CHAPTER 2

164K 7.3K 687
                                    

Usai makan malam Narra bergegas mengguyur diri dengan air hangat. Rasanya sangat lega dapat memisahkan diri dari segala jenis kotoran yang menempel di tubuhnya sedari pagi.

Namun, lagi-lagi Narra dibuat berpikir keras mengenai keluarga ini. Bagaimana ceritanya keluarga miskin memiliki kamar mandi yang selayak dan senyaman ini?

Ada bathtub, shower, dan semua kebutuhan mandi benar-benar lengkap. Sabun-sabun merk mahal bahkan sekaligus dengan lilin-lilin aroma terapi.

Kemudian ketika Narra memasuki kamar yang akan ia tempati selama di rumah ini, lagi dan lagi perempuan itu dibuat bertanya-tanya.

Sekarang bagaimana? Adakah yang bisa menjelaskan keluarga miskin apa yang menyediakan kasur besar seukuran tiga badan orang dewasa, bantal-bantal empuk, selimut tebal, meja kayu mahal, lemari pakaian besar, dan lampu hias mahal di atas kamar ini hanya untuk seorang asing?

"Mereka miskin, tetapi kenapa semua barang-barang di rumah ini adalah barang-barang mahal? Lihat? Karpet ini saja adalah karpet mahal."

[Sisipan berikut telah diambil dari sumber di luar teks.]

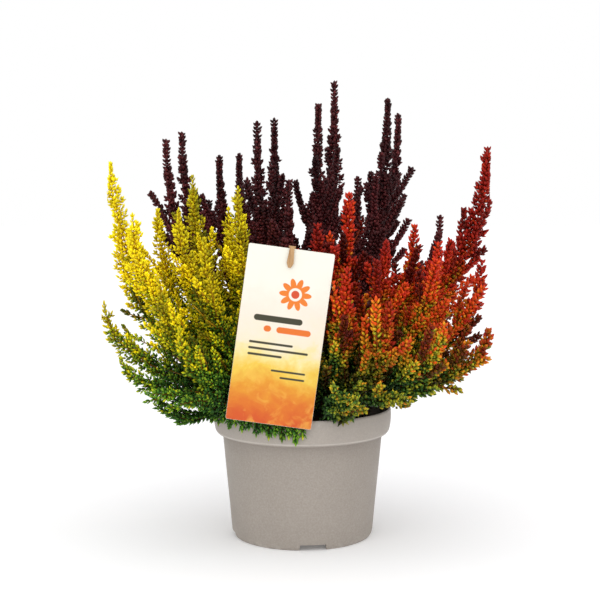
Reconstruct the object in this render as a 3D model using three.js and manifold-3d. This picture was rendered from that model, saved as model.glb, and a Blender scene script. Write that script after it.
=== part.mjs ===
// A trio of bud heathers, yellow, dark red and flame red, grown together in one
// round nursery pot, with a plain hang card on a flat stake. Millimetres, +Z up,
// the pot's axis on Z, its foot ring on Z = 0 and the front towards -Y.
import * as THREE from "three";
import { mergeVertices } from "three/addons/utils/BufferGeometryUtils.js";
import Module from "manifold-3d";

const wasm = await Module();
wasm.setup();

// Driving dimensions of the pot and what lies in it.
const POT_HEIGHT = 87.5;
const RIM_RADIUS = 60;
const RIM_DROP = 17.9;
const BODY_TOP_RADIUS = 53.8;
const FOOT_RADIUS = 47.2;
const WALL = 1.5;
const FOOT_RECESS = 4.2;
const FLOOR_TOP = 6;
const POT_SIDES = 36;
const NOTCH = { width: 18, height: 4, count: 4, turn: 8.5 };
const DRAIN = { radius: 3.2, ring: 24, count: 4, sides: 10 };
const CLEARANCE = 0.3;
const SOIL_TOP = 77;
const SOIL_SHOULDER = 68;
const SOIL_SIDES = 32;
const FOOT_DEPTH = 12;
const FOOT_HOLE_RADIUS = 2.1;

// Driving dimensions of the card and the stake that it hangs on.
const CARD = { width: 54.2, height: 111.3, thickness: 0.8, corner: 1.2, cornerSteps: 3 };
const CARD_TURN = 7.8;
const CARD_LEAN = 1.5;
const CARD_TOP = [-6.5, -61, 196.7];
const STAKE = { width: 4.4, thickness: 1.2, length: 137, gap: 1.6, above: 0.25, lean: 9 };
const TONGUE = { length: 11.5, neckWidth: 2.9, widestAt: 8.6, tipWidth: 1.8 };

// Driving dimensions of the shoots. A shoot is a slim four-sided core with a pair of
// leaves or buds at each step, each pair at right angles to the last.
const CORE_RADIUS = 1.3;
const LEAF = { reach: 3.5, rise: 4.4, tipShare: 0.5, tipRings: 4 };
const STEP = 7.8;
const BARE_STEP = 12;
const TWIST = (10 * Math.PI) / 180;
const STEM = {
  footRing: 45,
  footBend: 0.85,
  fullLean: 75,
  crown: 70,
  lowOut: 0.36,
  lowUp: 0.28,
  leastUp: 34,
  highDown: 0.52,
  overRim: 14,
  bare: 0.14,
};
const SIDE = {
  neck: 3.4,
  out: 8.6,
  kneeUp: 6,
  spread: 0.22,
  longest: 38,
  shortest: 14,
  shorter: 0.62,
  taper: 0.5,
  top: 0.7,
  every: 2,
  widest: 125,
  deepest: 95,
};
const ROOM = { spacing: 4, bare: 1.6, leafy: 3.9 };

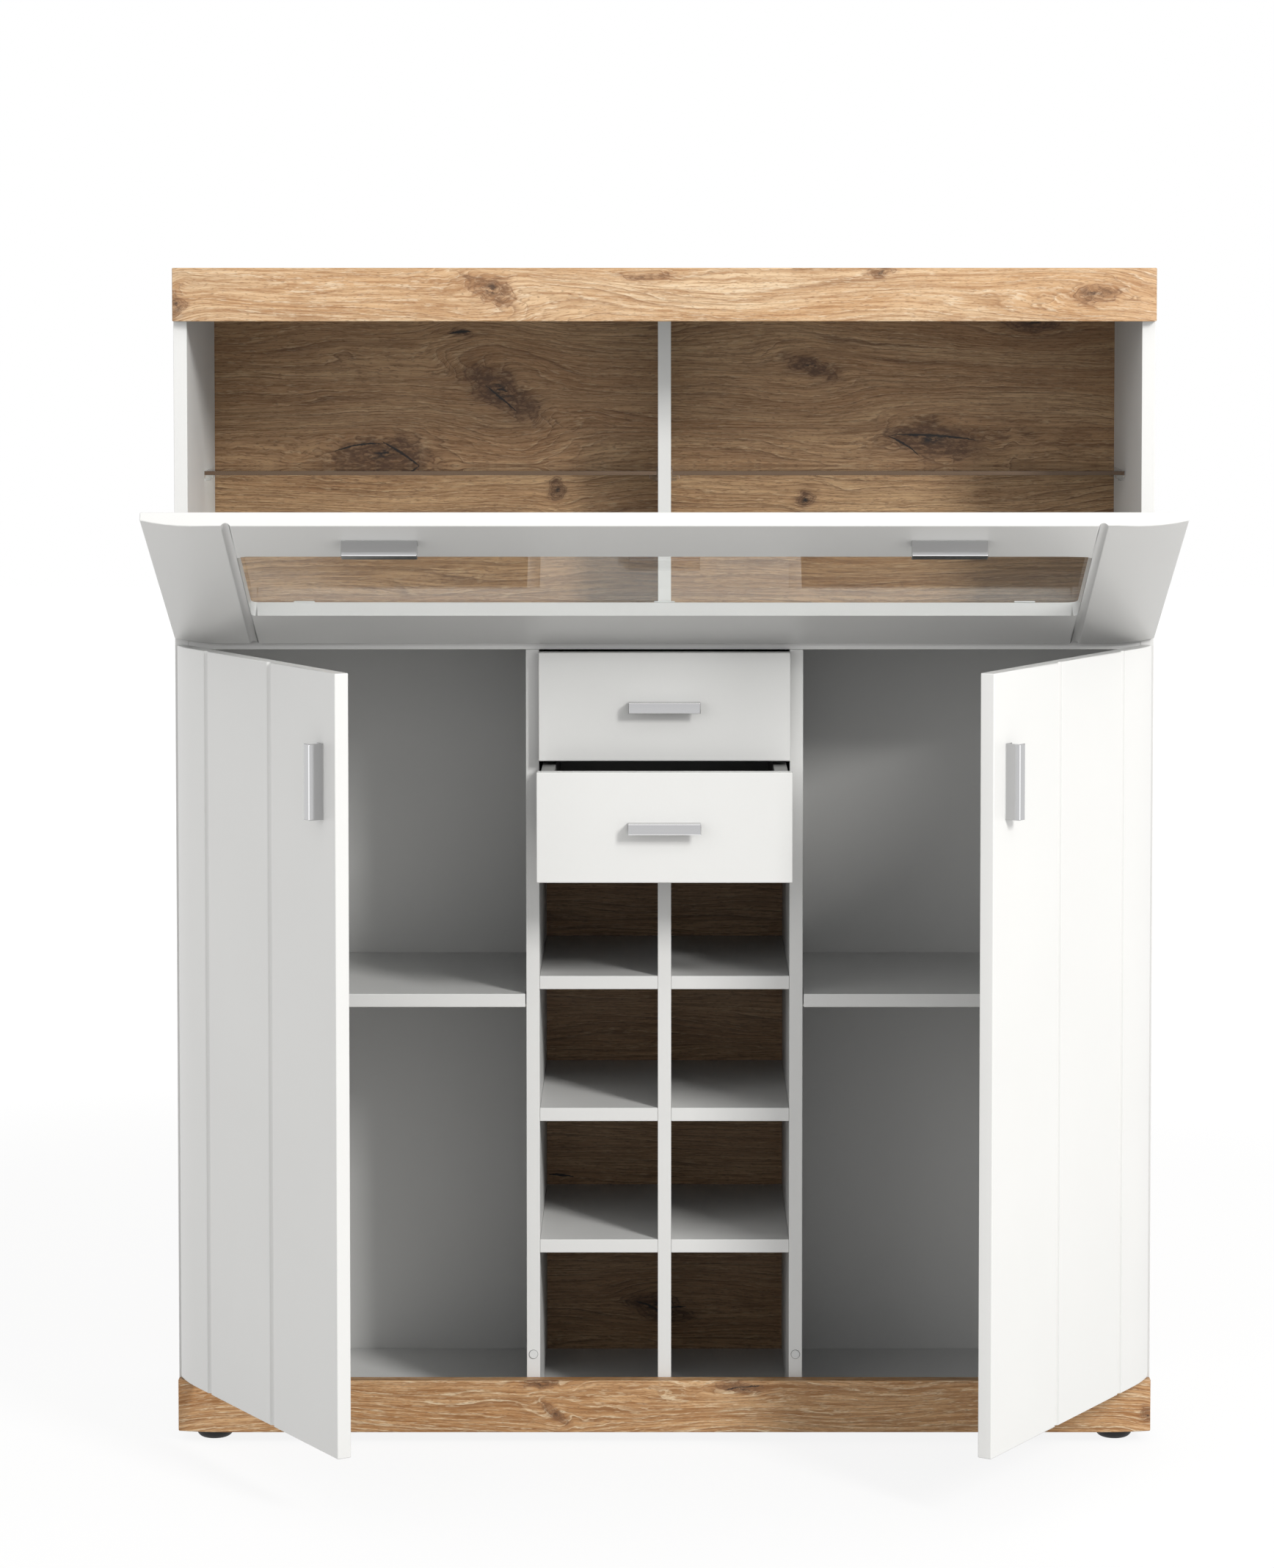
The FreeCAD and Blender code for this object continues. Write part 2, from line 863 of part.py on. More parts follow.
def export_doors():
    cup = hinge_cup(hinge_back_door)
    pin = hinge_pin()
    places = [door_pose.multiply(door_hinge_place(z)) for z in door_hinge_levels]
    handle_place = door_pose.multiply(right_handle_seat)
    pieces = {
        "door_panel": [moved(door_panel(), door_pose)],
        "door_handle": [moved(handle_bow(), handle_place)],
        "door_handle_screws": place_all(handle_screws(), handle_place),
        "door_hinge_cups": [moved(cup, place) for place in places],
        "door_hinge_pins": [moved(pin, place) for place in places],
    }
    for name, shapes in pieces.items():
        export("right_" + name, shapes)
        export("left_" + name, [mirrored(shape) for shape in shapes])


def export_flap():
    places = [flap_pose.multiply(flap_hinge_frame(x)) for x in flap_hinge_places]
    seats = [flap_pose.multiply(place) for place in flap_handle_seats]
    export("flap_frame", moved(flap_frame(), flap_pose))
    export("flap_glass", moved(flap_glass(), flap_pose))
    export("flap_glass_clips", place_all(glass_retainers(), flap_pose))
    export("flap_handles", [moved(handle_bow(), place) for place in seats])
    screws = []
    for place in seats:
        screws += place_all(handle_screws(), place)
    export("flap_handle_screws", screws)
    export("flap_hinge_cups", [moved(hinge_cup(hinge_back_flap), place) for place in places])
    export("flap_hinge_pins", [moved(hinge_pin(), place) for place in places])


def export_drawer(name, top, pose):
    handle_place = pose.multiply(drawer_handle_seat(top))
    export(name + "_front", moved(drawer_front(top), pose))
    export(name + "_sides", place_all(drawer_sides(top), pose))
    export(name + "_back", moved(drawer_back(top), pose))
    export(name + "_bottom", moved(drawer_bottom_box(top), pose))
    export(name + "_handle", moved(handle_bow(), handle_place))
    export(name + "_handle_screws", place_all(handle_screws(), handle_place))


os.makedirs("parts", exist_ok=True)
export_carcass()
export_small_parts()
export_hinges()
export_doors()
export_flap()
export_drawer("upper_drawer", upper_front_top, Placement())
export_drawer("lower_drawer", lower_front_top, drawer_pose)
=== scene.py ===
import json
import math
import bmesh
import bpy
from mathutils import Matrix, Vector


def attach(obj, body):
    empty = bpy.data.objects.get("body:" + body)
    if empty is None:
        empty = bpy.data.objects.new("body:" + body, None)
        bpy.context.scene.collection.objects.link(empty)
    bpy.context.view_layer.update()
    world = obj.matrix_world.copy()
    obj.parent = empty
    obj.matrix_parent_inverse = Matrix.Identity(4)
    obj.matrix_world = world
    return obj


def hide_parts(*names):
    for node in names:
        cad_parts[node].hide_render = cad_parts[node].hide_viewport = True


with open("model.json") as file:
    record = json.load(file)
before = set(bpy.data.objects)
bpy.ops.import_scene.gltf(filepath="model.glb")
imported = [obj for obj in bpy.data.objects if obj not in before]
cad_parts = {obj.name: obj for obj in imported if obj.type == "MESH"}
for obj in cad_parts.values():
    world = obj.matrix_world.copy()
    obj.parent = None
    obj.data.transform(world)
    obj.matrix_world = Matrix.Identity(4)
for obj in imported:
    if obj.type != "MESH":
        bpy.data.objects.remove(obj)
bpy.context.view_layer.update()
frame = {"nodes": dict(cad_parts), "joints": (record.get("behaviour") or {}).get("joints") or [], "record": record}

# Bar cabinet: white melamine and foil boards, knotty oak decor, a glazed drop-down flap.
# Metres, +X right, +Y back, +Z up; the front faces -Y. Node patterns work in millimetres.


def linear(hexColour):
    # sRGB hex to the linear values that shaders take
    parts = [int(hexColour[i:i + 2], 16) / 255 for i in (1, 3, 5)]
    return [c / 12.92 if c <= 0.04045 else ((c + 0.055) / 1.055) ** 2.4 for c in parts] + [1.0]


def addNode(tree, kind, *inputs, stops=None, **settings):
    # inputs are nodes, sockets or values, in order or by name
    node = tree.nodes.new("ShaderNode" + kind)
    for name, value in settings.items():
        setattr(node, name, value)
    named = inputs[0] if inputs and isinstance(inputs[0], dict) else dict(enumerate(inputs))
    for key, value in named.items():
        if isinstance(value, bpy.types.Node):
            # a node stands for its result, which is the third output where it mixes colours
            value = value.outputs[2 if getattr(value, "data_type", "") == "RGBA" else 0]
        if isinstance(value, bpy.types.NodeSocket):
            tree.links.new(value, node.inputs[key])
        else:
            node.inputs[key].default_value = value
    if stops:
        # the ramp keeps its stops in order of place, so they are filled in that order
        ramp = node.color_ramp
        stops = sorted(stops)
        for place, colour in stops[1:-1]:
            ramp.elements.new(place)
        for element, (place, colour) in zip(ramp.elements, stops):
            element.position = place
            element.color = linear(colour) if isinstance(colour, str) else (colour,) * 3 + (1,)
    return node


def newMaterial(name):
    material = bpy.data.materials.new(name)
    material.use_nodes = True
    tree = material.node_tree
    tree.nodes.clear()
    return material, tree


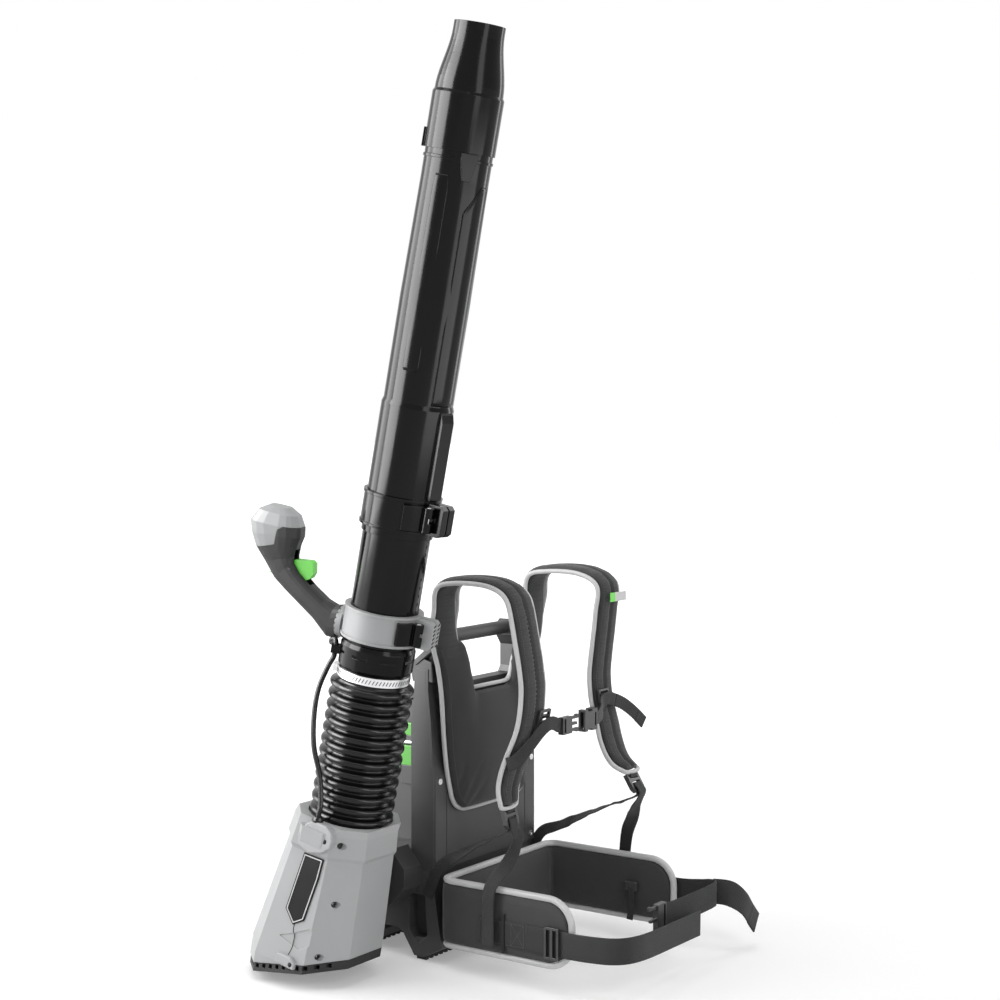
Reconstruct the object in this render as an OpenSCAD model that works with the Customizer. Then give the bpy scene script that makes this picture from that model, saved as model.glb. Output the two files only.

Dengan handuk melilit di tubuhnya Narra menilai seisi ruangan yang menjadi kamarnya kini. Dia keheranan.

"Ada pendingin dan penghangat ruangan juga," gumam Narra. Melihat ke atas, kepada sudut kiri juga sudut kanan ruangan.

Narra tidak asing dengan semua barang-barang mahal seperti ini. Dia terbiasa hidup mewah sedari lahir, dia pun tahu semua jenis-jenis merk bahkan sampai ke harga-harganya. Dan yang pasti, keluarga miskin biasa-biasa saja tidak mungkin memiliki barang-barang begini, pikir Narra.

Selama Narra masih asyik mengamati seisi kamar, suara pintu diketuk mengalihkan pandangan gadis itu lalu ia menyahut, "Ya?"

"Boleh Bibi masuk? Bibi membawakanmu beberapa pakaian yang belum pernah Bibi kenakan," sahut Ruby di depan pintu.

"Ah, ya. Masuklah, Bi. Pintunya tidak dikunci."

Ruby kemudian masuk. Dia tersenyum ramah dan menenteng sekitar sepuluh hanger—gantungan baju—yang semuanya digantungi oleh dress-dress anggun seperti yang selalu Ruby kenakan setiap harinya.

"Bibi tidak tahu bagaimana selera berpakaianmu. Di lemari Bibi hanya memiliki gaun-gaun harian seperti ini," jelas Ruby. Ia serahkan semuanya kepada Narra.

Narra tersenyum kikuk. Seumur-umur ia tak pernah mengenakan gaun-gaun seperti yang ada di tangannya ini. Hotpants, tanktop, croptop, jeans, pakaian-pakaian seperti itulah yang selalu Narra kenakan setiap harinya.

"Um... terima kasih, Bi. Aku akan memakainya. Gaun-gaun ini sangat cantik." Narra terkekeh canggung.

Ruby mengangguk. "Biasakanlah. Hidup ini memang penuh dengan kejutan. Menjadi sederhana tidak akan membuatmu malu," ucap Ruby lembut. Ia tersenyum dan pamit untuk ke dapur.

"Ah, ya. Jangan langsung tidur, pergilah ke ruang bersantai setelah ini karena Bibi akan menyiapkan kopi susu untuk kita semua," pesan Ruby saat akan menutup pintu.

Setelah Narra mengangguk Ruby lantas menutup pintu dan langsung pergi ke dapur.

"Rasanya aku ingin menangis." Narra menggerutu. Bisa-bisanya rombongannya pergi tanpa mencarinya terlebih dahulu. Bisa-bisanya dia ditinggalkan begitu saja.

Dengan mimik datar galak Narra memilih satu gaun, dia kenakan di depan cermin dan langsung berdecak ketika melihat penampilannya sendiri. Bahunya merosot tidak semangat.

"Seperti janda."

Narra berdecak lagi. Dia coba kesepuluh gaun itu dan kesepuluh-sepuluhnya membuat perempuan muda ini seperti janda malang. Seperti tidak ada gairah dan itu hanya penilaian Narra seorang, berbanding terbalik dengan kenyataan. Dia cantik, tampak anggun. Tidak ada lagi sisi-sisi sinisnya.